3.3. Horse training should be humane, effective and safe for both horse and handler. Horses do not perform unwanted behaviours intentionally to defy their handlers; usually there is an underlying reason such as pain, discomfort, fear or habit (the behaviour has been learnt because it has been rewarded, often accidentally, in some way). A reward can be the release of pressure on a head collar, or increasing distance between a horse and something it finds fearful. It is important to understand the behavioural needs of horses so that you can try and identify the cause of the behaviour, rather than label the horse as “naughty”. Any training should be appropriate to the age, experience and condition of the animal in question. If you are unsure how to best handle your horse, advice should be sought from an experienced horse professional.”

3.4. It is an offence to cause an animal unnecessary suffering and this includes psychological suffering. Intervention or punishment intended to suppress an unwanted behaviour should only be delivered immediately so it is directly linked to the behaviour in question. Punishment can cause psychological distress to the horse and may induce fear, which you may then become associated with. Using a whip inappropriately to suppress unwanted behaviour may also cause pain, affect learning and/or stop the horse trialling new responses. You should not beat your horse or use other inappropriate punishments.

3.5. Any restraint method used to assist normal management or treatment of the horse should be applied by a competent person only, and for the minimum period necessary.

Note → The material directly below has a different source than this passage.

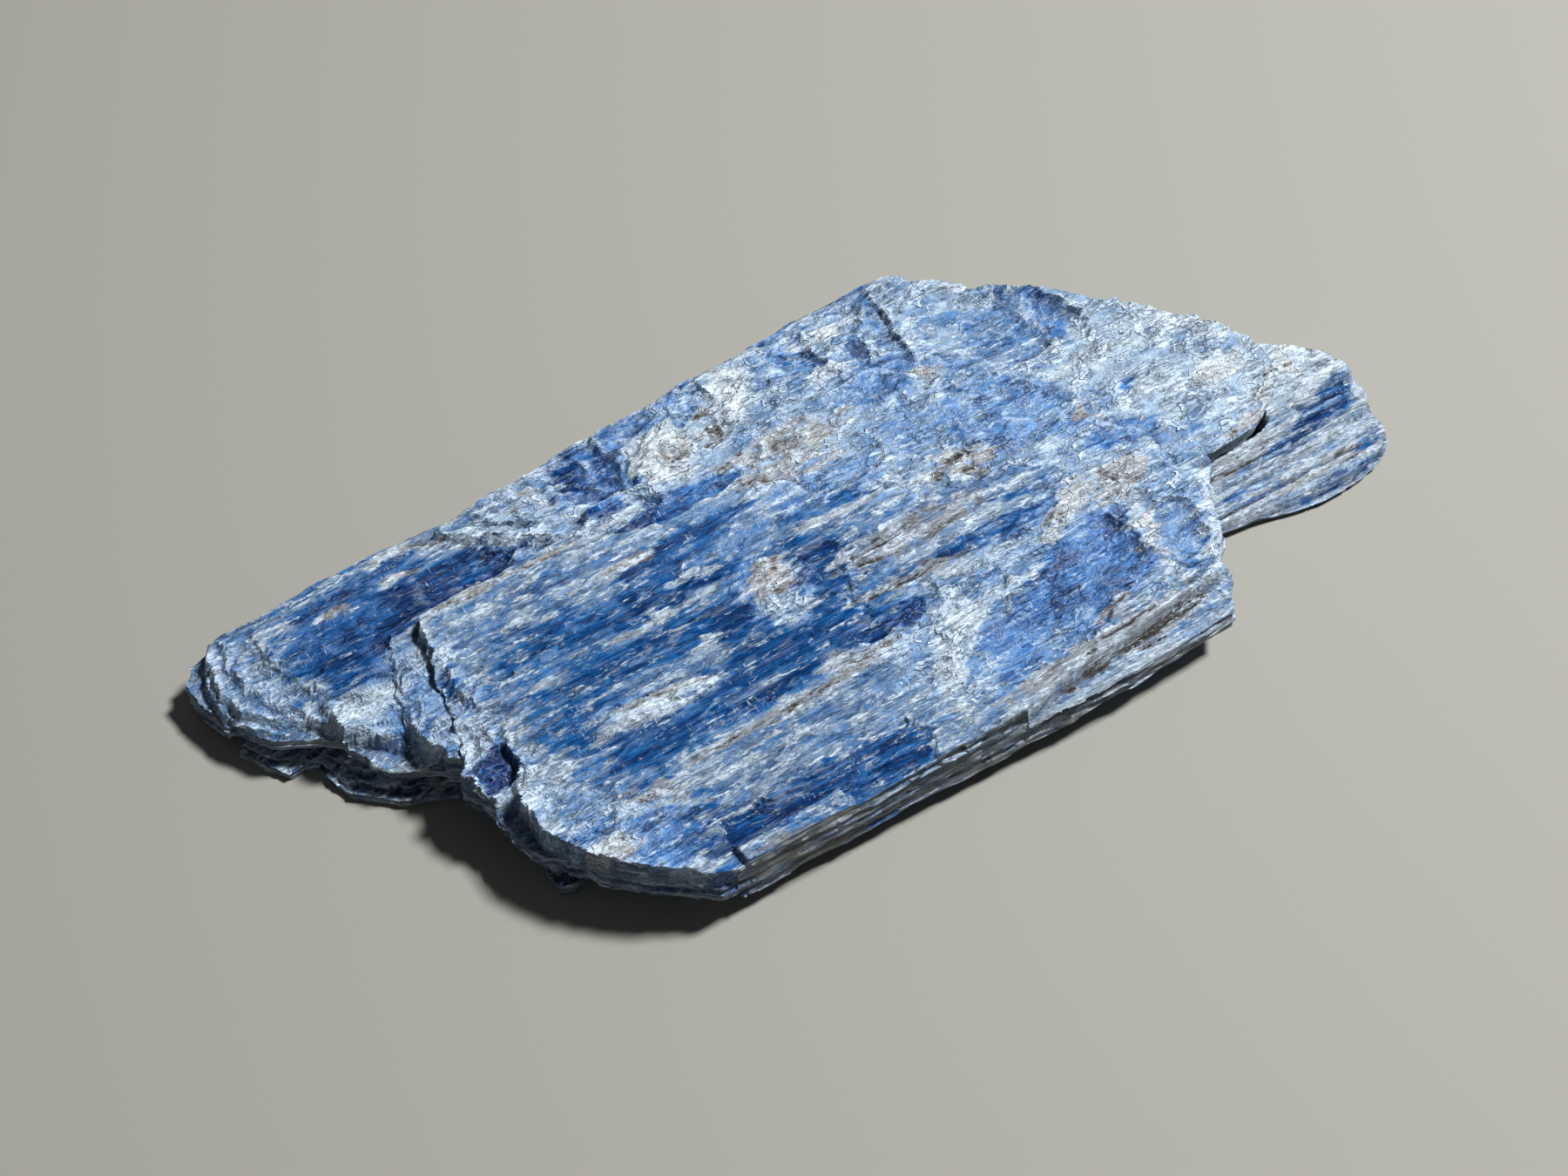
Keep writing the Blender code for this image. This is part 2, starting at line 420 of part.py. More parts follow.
def end_blade(material):
    """The bundle of laths that runs out to the right from under the back plate, highest along its far side."""
    whole = [
        (21.6, -9.8), (27.4, -10.4), (30.0, -10.7), (32.7, -11.2), (35.2, -11.7), (38.2, -11.8), (40.6, -11.3),
        (42.2, -10.5), (43.0, -9.6), (42.8, -7.4), (42.2, -6.0), (38.6, -5.6), (21.6, -6.6),
    ]  # fmt: skip
    sheets = [sheet("end_ledge", splintered(whole, 1.5, 0.3, 41), 0.0, END_LEDGE, (0.012, -0.04))]
    flank_low = [
        (21.6, -8.4), (28.0, -9.0), (35.0, -9.3), (42.2, -8.7), (42.5, -7.0), (42.3, -4.4), (38.4, -4.4),
        (36.6, -6.4), (21.6, -6.8),
    ]  # fmt: skip
    sheets.append(sheet("end_flank_low", splintered(flank_low, 1.7, 0.3, 42), 0.4, 2.3, (0, 0.1)))
    flank_high = [
        (30.4, -7.9), (36.0, -8.1), (42.6, -7.3), (42.8, -5.4), (42.4, -3.8), (38.2, -3.0), (36.9, -4.8),
        (35.2, -6.0), (33.6, -6.8), (30.4, -7.0),
    ]  # fmt: skip
    sheets.append(sheet("end_flank_high", splintered(flank_high, 1.7, 0.3, 43), 1.0, END_SHOULDER, (0, 0.15)))
    top = [(37.9, -4.9), (42.6, -5.2), (42.5, -4.0), (41.4, -2.5), (39.9, -1.1), (38.1, -0.4), (37.9, -2.6)]
    sheets.append(sheet("end_top", splintered(top, 1.3, 0.2, 44), 1.2, END_TOP, (-0.01, 0.05)))
    root = [(24.0, -6.6), (38.4, -6.2), (38.4, -1.4), (34.0, 1.0), (26.0, 1.0), (24.0, -2.0)]
    sheets.append(sheet("end_root", root, 0.0, BACK_UNDERSIDE - PARTING - 0.2, lean=0.02))
    sheets += laths("end_lath", END_LATHS, 45)
    return fused("end_blade", sheets, [], material)


def lower_blade(material):
    """The crystal that lies on the floor under the left end of the back plate, its crumpled edge showing."""
    whole = [
        (-38.9, 10.0), (-39.3, 9.3), (-38.4, 7.9), (-37.3, 6.2), (-36.2, 6.5), (-35.4, 6.2), (-35.1, 4.7),
        (-34.7, 3.3), (-34.0, 2.5), (-32.8, 1.6), (-31.5, 0.4), (-30.3, 0.0), (-29.2, 0.5), (-27.6, 2.4),
        (-26.6, 7.0), (-27.4, 11.6), (-34.4, 11.2), (-37.0, 10.0),
    ]  # fmt: skip
    sheets = [sheet("lower_main", splintered(whole, 1.2, 0.2, 51), 0.0, 1.6, (0, 0), lean=0.03)]
    rim = [
        (-38.6, 9.6), (-37.9, 8.4), (-36.8, 7.0), (-35.0, 6.9), (-34.8, 5.2), (-34.3, 3.9), (-33.3, 2.9),
        (-31.4, 1.6), (-29.6, 1.4), (-28.4, 3.0), (-28.6, 8.0), (-34.0, 10.6), (-36.8, 9.6),
    ]  # fmt: skip
    sheets.append(sheet("lower_top", splintered(rim, 1.2, 0.25, 52), 0.8, LOWER_TOP, (0.01, 0)))
    return fused("lower_blade", sheets, [], material)


def under_tip(material):
    """A short crystal under the left end of the front plate, with only its broken tip in the open."""
    whole = [
        (-25.9, -8.0), (-26.1, -9.4), (-25.9, -10.5), (-24.8, -10.9), (-23.4, -10.2), (-19.8, -9.0),
        (-18.6, -6.0), (-20.2, -4.2), (-24.3, -5.2), (-25.6, -6.4),
    ]  # fmt: skip
    sheets = [sheet("tip_main", splintered(whole, 1.3, 0.2, 61), 0.0, 1.5)]
    upper = [(-25.4, -7.8), (-25.6, -9.2), (-24.7, -10.2), (-21.0, -8.8), (-20.2, -6.0), (-24.0, -6.0)]
    sheets.append(sheet("tip_upper", splintered(upper, 1.3, 0.2, 62), 0.8, TIP_TOP, (0.02, -0.03)))
    return fused("under_tip", sheets, [], material)


def main():
    clear_scene()
    deep = kyanite("deep_blue_kyanite", (0.045, 0.12, 0.33), 0.35)
    pale = kyanite("pale_blue_kyanite", (0.24, 0.33, 0.48), 0.45)
    dark = kyanite("shaded_blue_kyanite", (0.09, 0.13, 0.2), 0.5)
    front_blade(deep)
    back_blade(deep)
    end_blade(pale)
    lower_blade(dark)
    under_tip(dark)


main()
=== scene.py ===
# %% [markdown]
# # Kyanite blade cluster
# Kyanite is an aluminium silicate that grows as long flat blades. It splits along the blades into thin
# sheets, so a hand specimen is all steps, splinters and fine lines that run one way. Deep-blue places are clear,
# unbroken crystal. Pale ones are frayed: many tiny splits scatter the light. Brown is iron stain in the cracks.
#
# Each crystal here is one closed surface. Its top is a grid of points whose height is worked out from the
# cleavage sheets, and rings of points go down from its border to make the layered walls.

import math

import bpy
import numpy as np
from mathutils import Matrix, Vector

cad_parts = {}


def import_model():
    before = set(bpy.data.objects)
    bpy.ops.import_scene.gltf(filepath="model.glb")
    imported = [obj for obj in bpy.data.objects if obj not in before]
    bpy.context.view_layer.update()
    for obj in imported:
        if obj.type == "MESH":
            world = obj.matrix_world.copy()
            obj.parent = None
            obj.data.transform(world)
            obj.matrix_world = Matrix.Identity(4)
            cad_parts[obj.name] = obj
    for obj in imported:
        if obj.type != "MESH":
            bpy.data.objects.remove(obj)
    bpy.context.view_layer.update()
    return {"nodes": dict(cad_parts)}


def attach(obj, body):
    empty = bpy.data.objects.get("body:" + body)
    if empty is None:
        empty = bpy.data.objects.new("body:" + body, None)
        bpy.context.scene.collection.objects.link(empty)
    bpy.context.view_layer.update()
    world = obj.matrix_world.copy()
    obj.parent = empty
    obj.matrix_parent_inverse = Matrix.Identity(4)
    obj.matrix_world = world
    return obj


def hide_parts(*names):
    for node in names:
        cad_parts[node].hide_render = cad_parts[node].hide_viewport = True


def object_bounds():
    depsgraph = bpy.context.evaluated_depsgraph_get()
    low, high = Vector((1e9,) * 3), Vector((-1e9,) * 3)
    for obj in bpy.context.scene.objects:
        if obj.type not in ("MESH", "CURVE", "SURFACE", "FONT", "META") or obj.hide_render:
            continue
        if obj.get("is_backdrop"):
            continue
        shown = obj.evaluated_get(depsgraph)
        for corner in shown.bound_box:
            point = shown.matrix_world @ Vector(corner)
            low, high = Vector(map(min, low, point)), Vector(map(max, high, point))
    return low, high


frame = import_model()
print("nodes:", ", ".join(sorted(frame["nodes"])))

# %% [markdown]
# ## Plan and world
# All shapes are drawn in a plan in millimetres: X along the blades, Y across them, Z up from the floor. The
# world is in metres with the cluster's middle at the origin, so one function carries the plan there.

# %% From the plan to the world
MM = 0.001
CENTRE = (1.05, 0.4)  # the plan's point under the middle of the cluster


def world(x, y, z):
    """Points in metres: the plan's x and y less the centre, and z, each times a thousandth."""
    return np.stack([x - CENTRE[0], y - CENTRE[1], z], axis=-1) * MM


# %% [markdown]
# ## Camera
# A close view from above and in front, a little to the left. The camera looks at a point on the floor near the
# cluster's middle from 183 mm away, 58 degrees above the floor, through a 60 mm lens on a 36 mm sensor.

# %% Camera
LOOK_AT = (-1.2, 2.2, 0.0)
CAMERA_AT = (-51.6, -80.7, 155.2)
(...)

If a horse’s behaviour warrants the use of a restraint method such as a twitch, consideration should be given to retraining the horse so that it no longer requires the restraint method. The horse’s psychological state and the potential to develop a long-lasting fear response whilst restrained must be taken into account. Sedatives must be prescribed by a vet and only used under their guidance.

For this owner, my rocking up on a sunny morning was not what was wanted, so the general, tongue in check abuse happens, to which I shrug and laugh it off, not always the best thing to do, but we have been having interactions with this particular owner for more than 10 years. “Why are you always picking on me?”- trying to deflect their behaviour by the others and what they do and how cruel it is. I took it all in my stride, my focus remaining the nylon rope going through the cob’s mouth and the hammer. After the heckles and testosterone had subsided, we had a civil discussion about rope burns and appropriate lead ropes, still not mentioning the rope going through the horse’s mouth, to keep the handler calm. Fortunately, I carry a stock of donated and new items in the car, a lovely soft lead rope with shinny clip. So, without delay I set about, attaching the lead rope to the head collar, at which point I made my awareness of the rope going through the horses mouth very distasteful and that there was no room for cutting corners in horsemanship. If such a method had to be used for control, then we at Communities For Horses could provide the owner with a bit, that could be used. However, no amount of biting, makes up for good handling, without fear, which is where the hammer comes in.

We then went on to discuss humane methods of handling and pre-planning for when you’re about to do a task such as bathing a horse. Having the appropriate environment and equipment ready, will prevent you from looking like a cruel fool and a true horseman. Something that every horse person aspires to be, to grow and learn, being caught red handed, literally by a welfare officer, makes for a memory. What we did and do is make those memories lessons – ones that will not be forgotten.

I have no doubt in my mind that this particular owner will not be using a nylon rope as bit in future, due the to complete and utter embarrassment that they felt when they had been caught. The once know it all horseman had been proven to be, not so good horseman and controlling a horse with pain and fear is not nice full stop. Being made aware of this in front of others, in an unchallenging way, allows the horse owner to actually excel in their knowledge and aspire for better.

Many people will disagree with the way in which we work, but going in heavy handed does not change the behaviour, it just makes a challenging situation potentially volatile, which can then lead to even worse behaviour. The way in which we work, allows people to realise the outcome of their actions, in context, a much better outcome for the human and horse alike.

There is no need for hammers in horsemanship, unless you’re a farrier.